— begin Data shown —

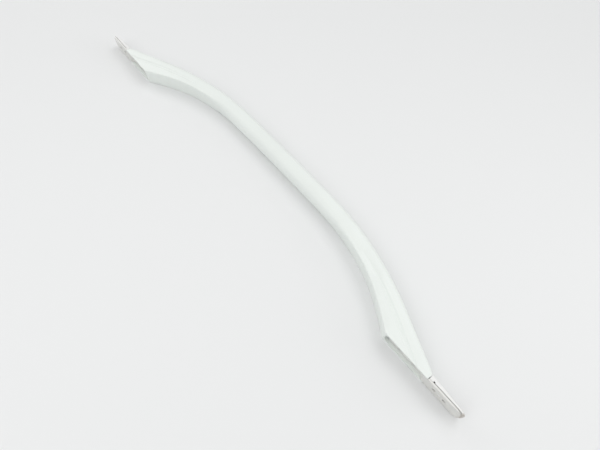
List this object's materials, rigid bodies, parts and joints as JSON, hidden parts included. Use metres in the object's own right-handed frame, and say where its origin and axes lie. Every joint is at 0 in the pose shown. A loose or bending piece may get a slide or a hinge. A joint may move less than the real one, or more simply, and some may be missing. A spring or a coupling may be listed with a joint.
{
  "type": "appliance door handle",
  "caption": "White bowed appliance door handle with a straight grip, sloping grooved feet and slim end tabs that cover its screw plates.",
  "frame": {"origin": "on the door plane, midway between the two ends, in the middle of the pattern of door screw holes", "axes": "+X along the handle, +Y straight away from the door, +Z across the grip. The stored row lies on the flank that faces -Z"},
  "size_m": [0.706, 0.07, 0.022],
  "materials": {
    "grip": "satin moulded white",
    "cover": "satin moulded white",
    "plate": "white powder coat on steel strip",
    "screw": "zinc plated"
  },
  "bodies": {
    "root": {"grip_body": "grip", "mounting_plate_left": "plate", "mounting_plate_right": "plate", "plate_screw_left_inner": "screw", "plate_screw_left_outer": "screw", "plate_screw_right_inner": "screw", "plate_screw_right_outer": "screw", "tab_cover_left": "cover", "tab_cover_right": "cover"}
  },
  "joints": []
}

— end Data shown —

Exactly reproduce every line of the data above.

- **Task output**
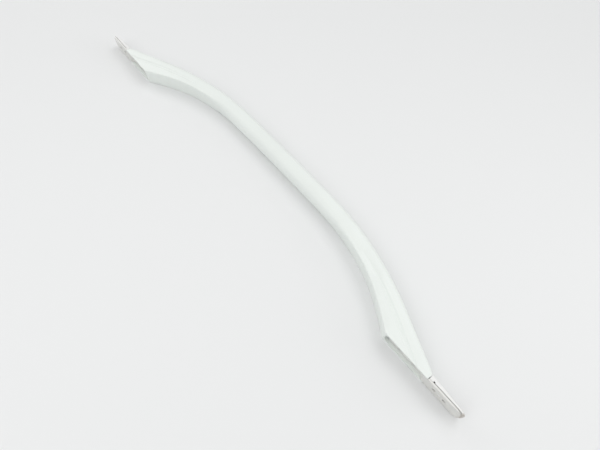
List this object's materials, rigid bodies, parts and joints as JSON, hidden parts included. Use metres in the object's own right-handed frame, and say where its origin and axes lie. Every joint is at 0 in the pose shown. A loose or bending piece may get a slide or a hinge. A joint may move less than the real one, or more simply, and some may be missing. A spring or a coupling may be listed with a joint.
{
  "type": "appliance door handle",
  "caption": "White bowed appliance door handle with a straight grip, sloping grooved feet and slim end tabs that cover its screw plates.",
  "frame": {"origin": "on the door plane, midway between the two ends, in the middle of the pattern of door screw holes", "axes": "+X along the handle, +Y straight away from the door, +Z across the grip. The stored row lies on the flank that faces -Z"},
  "size_m": [0.706, 0.07, 0.022],
  "materials": {
    "grip": "satin moulded white",
    "cover": "satin moulded white",
    "plate": "white powder coat on steel strip",
    "screw": "zinc plated"
  },
  "bodies": {
    "root": {"grip_body": "grip", "mounting_plate_left": "plate", "mounting_plate_right": "plate", "plate_screw_left_inner": "screw", "plate_screw_left_outer": "screw", "plate_screw_right_inner": "screw", "plate_screw_right_outer": "screw", "tab_cover_left": "cover", "tab_cover_right": "cover"}
  },
  "joints": []
}